Listing:
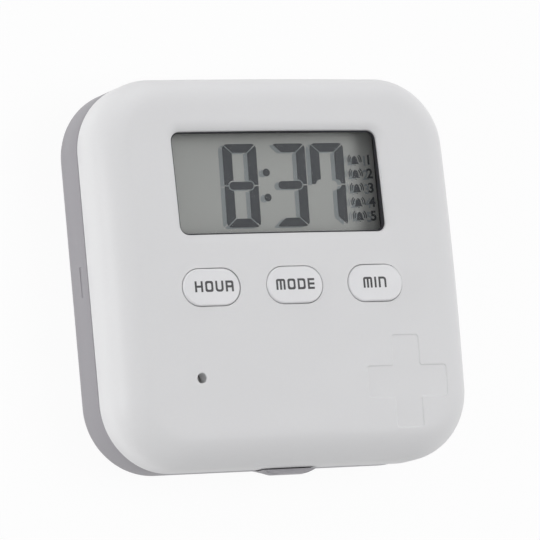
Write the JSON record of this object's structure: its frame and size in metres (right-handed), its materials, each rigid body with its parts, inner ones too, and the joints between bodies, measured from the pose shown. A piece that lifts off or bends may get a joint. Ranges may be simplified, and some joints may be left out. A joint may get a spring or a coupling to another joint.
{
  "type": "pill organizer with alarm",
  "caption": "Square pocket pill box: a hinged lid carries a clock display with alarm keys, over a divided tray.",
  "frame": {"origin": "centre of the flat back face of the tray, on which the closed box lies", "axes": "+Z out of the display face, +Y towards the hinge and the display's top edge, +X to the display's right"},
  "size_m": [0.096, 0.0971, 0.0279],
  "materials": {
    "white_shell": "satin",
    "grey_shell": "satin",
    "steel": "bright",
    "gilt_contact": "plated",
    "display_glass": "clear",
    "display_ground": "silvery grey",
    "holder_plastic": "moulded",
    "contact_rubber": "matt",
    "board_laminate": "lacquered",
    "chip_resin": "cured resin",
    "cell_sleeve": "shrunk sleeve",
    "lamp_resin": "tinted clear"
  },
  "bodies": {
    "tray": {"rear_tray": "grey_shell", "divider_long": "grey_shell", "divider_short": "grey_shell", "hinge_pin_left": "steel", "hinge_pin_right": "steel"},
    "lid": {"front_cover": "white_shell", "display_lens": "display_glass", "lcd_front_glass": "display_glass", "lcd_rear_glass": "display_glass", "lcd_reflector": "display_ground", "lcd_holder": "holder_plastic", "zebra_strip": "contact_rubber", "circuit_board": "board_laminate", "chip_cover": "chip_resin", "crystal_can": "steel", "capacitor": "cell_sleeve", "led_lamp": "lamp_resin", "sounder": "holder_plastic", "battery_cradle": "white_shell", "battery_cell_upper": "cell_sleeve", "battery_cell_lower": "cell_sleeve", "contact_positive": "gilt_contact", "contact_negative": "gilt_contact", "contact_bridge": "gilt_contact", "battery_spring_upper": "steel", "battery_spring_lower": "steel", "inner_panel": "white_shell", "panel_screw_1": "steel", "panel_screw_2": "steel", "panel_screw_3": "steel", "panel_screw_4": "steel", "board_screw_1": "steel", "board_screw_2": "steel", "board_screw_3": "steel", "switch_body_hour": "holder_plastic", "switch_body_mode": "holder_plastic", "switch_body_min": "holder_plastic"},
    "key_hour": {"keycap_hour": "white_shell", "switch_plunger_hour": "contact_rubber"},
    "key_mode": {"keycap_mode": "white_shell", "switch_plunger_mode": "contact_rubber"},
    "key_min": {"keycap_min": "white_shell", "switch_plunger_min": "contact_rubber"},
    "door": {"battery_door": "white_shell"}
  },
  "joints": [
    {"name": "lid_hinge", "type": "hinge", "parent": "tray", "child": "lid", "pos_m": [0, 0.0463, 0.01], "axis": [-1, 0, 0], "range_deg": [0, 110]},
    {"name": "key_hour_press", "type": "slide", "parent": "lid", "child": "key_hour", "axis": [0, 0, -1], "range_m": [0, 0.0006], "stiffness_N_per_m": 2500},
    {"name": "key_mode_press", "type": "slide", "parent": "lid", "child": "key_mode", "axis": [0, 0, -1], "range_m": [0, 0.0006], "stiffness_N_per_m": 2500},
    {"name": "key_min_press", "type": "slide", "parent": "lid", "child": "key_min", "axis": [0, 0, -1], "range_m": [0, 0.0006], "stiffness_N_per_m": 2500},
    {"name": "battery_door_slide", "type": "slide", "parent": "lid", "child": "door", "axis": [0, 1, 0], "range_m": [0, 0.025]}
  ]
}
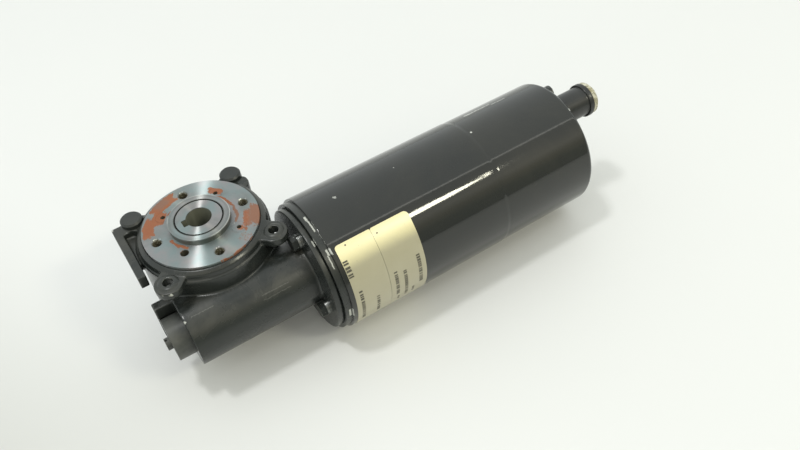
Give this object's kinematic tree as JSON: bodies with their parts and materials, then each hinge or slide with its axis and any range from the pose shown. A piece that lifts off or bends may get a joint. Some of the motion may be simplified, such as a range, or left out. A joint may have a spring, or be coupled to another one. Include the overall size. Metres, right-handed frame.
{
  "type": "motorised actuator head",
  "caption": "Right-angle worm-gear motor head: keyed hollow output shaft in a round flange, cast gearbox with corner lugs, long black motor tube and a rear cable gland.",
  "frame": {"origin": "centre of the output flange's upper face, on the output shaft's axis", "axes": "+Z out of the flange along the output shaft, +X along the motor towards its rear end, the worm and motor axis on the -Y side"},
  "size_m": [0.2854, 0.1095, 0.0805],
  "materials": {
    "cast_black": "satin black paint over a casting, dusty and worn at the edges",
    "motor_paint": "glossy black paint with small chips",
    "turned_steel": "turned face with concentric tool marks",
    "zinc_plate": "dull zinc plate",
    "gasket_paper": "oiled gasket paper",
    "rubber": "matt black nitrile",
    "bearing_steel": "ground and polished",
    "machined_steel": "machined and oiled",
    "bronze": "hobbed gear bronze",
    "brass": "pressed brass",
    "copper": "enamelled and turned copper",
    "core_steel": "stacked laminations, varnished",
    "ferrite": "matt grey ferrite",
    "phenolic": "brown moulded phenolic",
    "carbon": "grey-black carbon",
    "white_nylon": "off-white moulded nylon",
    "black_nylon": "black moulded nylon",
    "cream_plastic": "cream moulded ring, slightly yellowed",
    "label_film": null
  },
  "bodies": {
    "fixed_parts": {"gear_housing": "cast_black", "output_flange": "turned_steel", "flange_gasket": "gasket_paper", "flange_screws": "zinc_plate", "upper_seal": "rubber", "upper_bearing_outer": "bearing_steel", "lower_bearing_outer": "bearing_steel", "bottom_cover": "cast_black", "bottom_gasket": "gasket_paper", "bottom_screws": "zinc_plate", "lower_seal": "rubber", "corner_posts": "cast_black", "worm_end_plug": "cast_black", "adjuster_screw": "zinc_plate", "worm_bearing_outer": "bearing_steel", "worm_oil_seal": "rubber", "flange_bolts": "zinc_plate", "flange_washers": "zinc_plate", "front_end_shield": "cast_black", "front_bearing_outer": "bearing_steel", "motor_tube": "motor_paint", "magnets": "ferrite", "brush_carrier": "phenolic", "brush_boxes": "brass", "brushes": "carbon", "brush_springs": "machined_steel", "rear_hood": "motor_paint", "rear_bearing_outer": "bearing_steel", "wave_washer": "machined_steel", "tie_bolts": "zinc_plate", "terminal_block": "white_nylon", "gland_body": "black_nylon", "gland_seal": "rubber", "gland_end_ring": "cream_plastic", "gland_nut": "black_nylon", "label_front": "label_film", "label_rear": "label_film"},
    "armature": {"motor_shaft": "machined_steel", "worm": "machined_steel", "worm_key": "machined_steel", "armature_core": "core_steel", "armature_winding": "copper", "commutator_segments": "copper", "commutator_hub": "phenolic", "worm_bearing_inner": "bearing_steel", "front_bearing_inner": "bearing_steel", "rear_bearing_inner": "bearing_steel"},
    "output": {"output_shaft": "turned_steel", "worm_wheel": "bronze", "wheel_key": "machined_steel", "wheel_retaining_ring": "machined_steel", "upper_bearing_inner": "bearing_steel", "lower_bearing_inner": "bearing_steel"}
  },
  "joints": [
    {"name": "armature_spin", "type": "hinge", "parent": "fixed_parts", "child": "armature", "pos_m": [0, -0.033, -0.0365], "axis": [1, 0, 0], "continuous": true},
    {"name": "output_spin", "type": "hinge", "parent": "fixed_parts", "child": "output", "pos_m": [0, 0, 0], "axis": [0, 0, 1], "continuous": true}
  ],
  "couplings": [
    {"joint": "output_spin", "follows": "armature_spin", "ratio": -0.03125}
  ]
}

What is needed: Restate the data above word for word.

Expected answer:
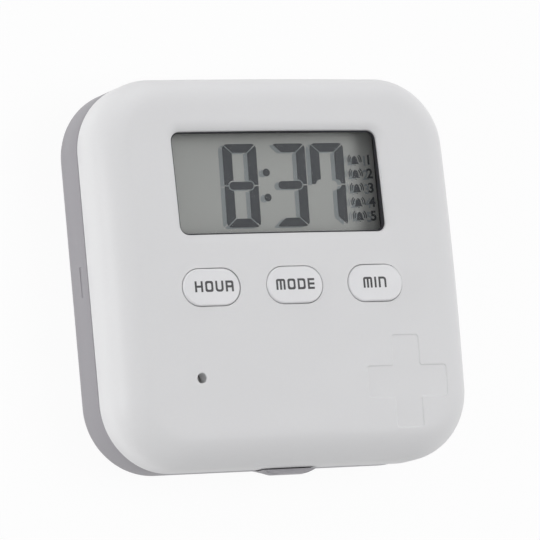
Write the JSON record of this object's structure: its frame and size in metres (right-handed), its materials, each rigid body with its parts, inner ones too, and the joints between bodies, measured from the pose shown. A piece that lifts off or bends may get a joint. Ranges may be simplified, and some joints may be left out. A joint may get a spring or a coupling to another joint.
{
  "type": "pill organizer with alarm",
  "caption": "Square pocket pill box: a hinged lid carries a clock display with alarm keys, over a divided tray.",
  "frame": {"origin": "centre of the flat back face of the tray, on which the closed box lies", "axes": "+Z out of the display face, +Y towards the hinge and the display's top edge, +X to the display's right"},
  "size_m": [0.096, 0.0971, 0.0279],
  "materials": {
    "white_shell": "satin",
    "grey_shell": "satin",
    "steel": "bright",
    "gilt_contact": "plated",
    "display_glass": "clear",
    "display_ground": "silvery grey",
    "holder_plastic": "moulded",
    "contact_rubber": "matt",
    "board_laminate": "lacquered",
    "chip_resin": "cured resin",
    "cell_sleeve": "shrunk sleeve",
    "lamp_resin": "tinted clear"
  },
  "bodies": {
    "tray": {"rear_tray": "grey_shell", "divider_long": "grey_shell", "divider_short": "grey_shell", "hinge_pin_left": "steel", "hinge_pin_right": "steel"},
    "lid": {"front_cover": "white_shell", "display_lens": "display_glass", "lcd_front_glass": "display_glass", "lcd_rear_glass": "display_glass", "lcd_reflector": "display_ground", "lcd_holder": "holder_plastic", "zebra_strip": "contact_rubber", "circuit_board": "board_laminate", "chip_cover": "chip_resin", "crystal_can": "steel", "capacitor": "cell_sleeve", "led_lamp": "lamp_resin", "sounder": "holder_plastic", "battery_cradle": "white_shell", "battery_cell_upper": "cell_sleeve", "battery_cell_lower": "cell_sleeve", "contact_positive": "gilt_contact", "contact_negative": "gilt_contact", "contact_bridge": "gilt_contact", "battery_spring_upper": "steel", "battery_spring_lower": "steel", "inner_panel": "white_shell", "panel_screw_1": "steel", "panel_screw_2": "steel", "panel_screw_3": "steel", "panel_screw_4": "steel", "board_screw_1": "steel", "board_screw_2": "steel", "board_screw_3": "steel", "switch_body_hour": "holder_plastic", "switch_body_mode": "holder_plastic", "switch_body_min": "holder_plastic"},
    "key_hour": {"keycap_hour": "white_shell", "switch_plunger_hour": "contact_rubber"},
    "key_mode": {"keycap_mode": "white_shell", "switch_plunger_mode": "contact_rubber"},
    "key_min": {"keycap_min": "white_shell", "switch_plunger_min": "contact_rubber"},
    "door": {"battery_door": "white_shell"}
  },
  "joints": [
    {"name": "lid_hinge", "type": "hinge", "parent": "tray", "child": "lid", "pos_m": [0, 0.0463, 0.01], "axis": [-1, 0, 0], "range_deg": [0, 110]},
    {"name": "key_hour_press", "type": "slide", "parent": "lid", "child": "key_hour", "axis": [0, 0, -1], "range_m": [0, 0.0006], "stiffness_N_per_m": 2500},
    {"name": "key_mode_press", "type": "slide", "parent": "lid", "child": "key_mode", "axis": [0, 0, -1], "range_m": [0, 0.0006], "stiffness_N_per_m": 2500},
    {"name": "key_min_press", "type": "slide", "parent": "lid", "child": "key_min", "axis": [0, 0, -1], "range_m": [0, 0.0006], "stiffness_N_per_m": 2500},
    {"name": "battery_door_slide", "type": "slide", "parent": "lid", "child": "door", "axis": [0, 1, 0], "range_m": [0, 0.025]}
  ]
}
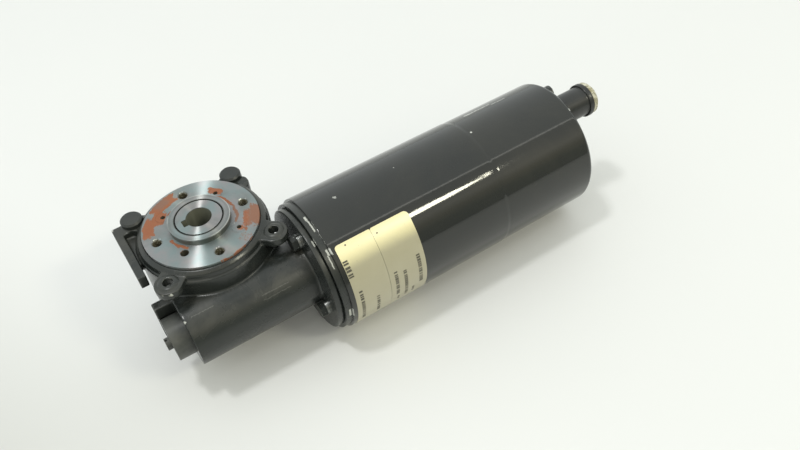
Give this object's kinematic tree as JSON: bodies with their parts and materials, then each hinge or slide with its axis and any range from the pose shown. A piece that lifts off or bends may get a joint. Some of the motion may be simplified, such as a range, or left out. A joint may have a spring, or be coupled to another one. Include the overall size. Metres, right-handed frame.
{
  "type": "motorised actuator head",
  "caption": "Right-angle worm-gear motor head: keyed hollow output shaft in a round flange, cast gearbox with corner lugs, long black motor tube and a rear cable gland.",
  "frame": {"origin": "centre of the output flange's upper face, on the output shaft's axis", "axes": "+Z out of the flange along the output shaft, +X along the motor towards its rear end, the worm and motor axis on the -Y side"},
  "size_m": [0.2854, 0.1095, 0.0805],
  "materials": {
    "cast_black": "satin black paint over a casting, dusty and worn at the edges",
    "motor_paint": "glossy black paint with small chips",
    "turned_steel": "turned face with concentric tool marks",
    "zinc_plate": "dull zinc plate",
    "gasket_paper": "oiled gasket paper",
    "rubber": "matt black nitrile",
    "bearing_steel": "ground and polished",
    "machined_steel": "machined and oiled",
    "bronze": "hobbed gear bronze",
    "brass": "pressed brass",
    "copper": "enamelled and turned copper",
    "core_steel": "stacked laminations, varnished",
    "ferrite": "matt grey ferrite",
    "phenolic": "brown moulded phenolic",
    "carbon": "grey-black carbon",
    "white_nylon": "off-white moulded nylon",
    "black_nylon": "black moulded nylon",
    "cream_plastic": "cream moulded ring, slightly yellowed",
    "label_film": null
  },
  "bodies": {
    "fixed_parts": {"gear_housing": "cast_black", "output_flange": "turned_steel", "flange_gasket": "gasket_paper", "flange_screws": "zinc_plate", "upper_seal": "rubber", "upper_bearing_outer": "bearing_steel", "lower_bearing_outer": "bearing_steel", "bottom_cover": "cast_black", "bottom_gasket": "gasket_paper", "bottom_screws": "zinc_plate", "lower_seal": "rubber", "corner_posts": "cast_black", "worm_end_plug": "cast_black", "adjuster_screw": "zinc_plate", "worm_bearing_outer": "bearing_steel", "worm_oil_seal": "rubber", "flange_bolts": "zinc_plate", "flange_washers": "zinc_plate", "front_end_shield": "cast_black", "front_bearing_outer": "bearing_steel", "motor_tube": "motor_paint", "magnets": "ferrite", "brush_carrier": "phenolic", "brush_boxes": "brass", "brushes": "carbon", "brush_springs": "machined_steel", "rear_hood": "motor_paint", "rear_bearing_outer": "bearing_steel", "wave_washer": "machined_steel", "tie_bolts": "zinc_plate", "terminal_block": "white_nylon", "gland_body": "black_nylon", "gland_seal": "rubber", "gland_end_ring": "cream_plastic", "gland_nut": "black_nylon", "label_front": "label_film", "label_rear": "label_film"},
    "armature": {"motor_shaft": "machined_steel", "worm": "machined_steel", "worm_key": "machined_steel", "armature_core": "core_steel", "armature_winding": "copper", "commutator_segments": "copper", "commutator_hub": "phenolic", "worm_bearing_inner": "bearing_steel", "front_bearing_inner": "bearing_steel", "rear_bearing_inner": "bearing_steel"},
    "output": {"output_shaft": "turned_steel", "worm_wheel": "bronze", "wheel_key": "machined_steel", "wheel_retaining_ring": "machined_steel", "upper_bearing_inner": "bearing_steel", "lower_bearing_inner": "bearing_steel"}
  },
  "joints": [
    {"name": "armature_spin", "type": "hinge", "parent": "fixed_parts", "child": "armature", "pos_m": [0, -0.033, -0.0365], "axis": [1, 0, 0], "continuous": true},
    {"name": "output_spin", "type": "hinge", "parent": "fixed_parts", "child": "output", "pos_m": [0, 0, 0], "axis": [0, 0, 1], "continuous": true}
  ],
  "couplings": [
    {"joint": "output_spin", "follows": "armature_spin", "ratio": -0.03125}
  ]
}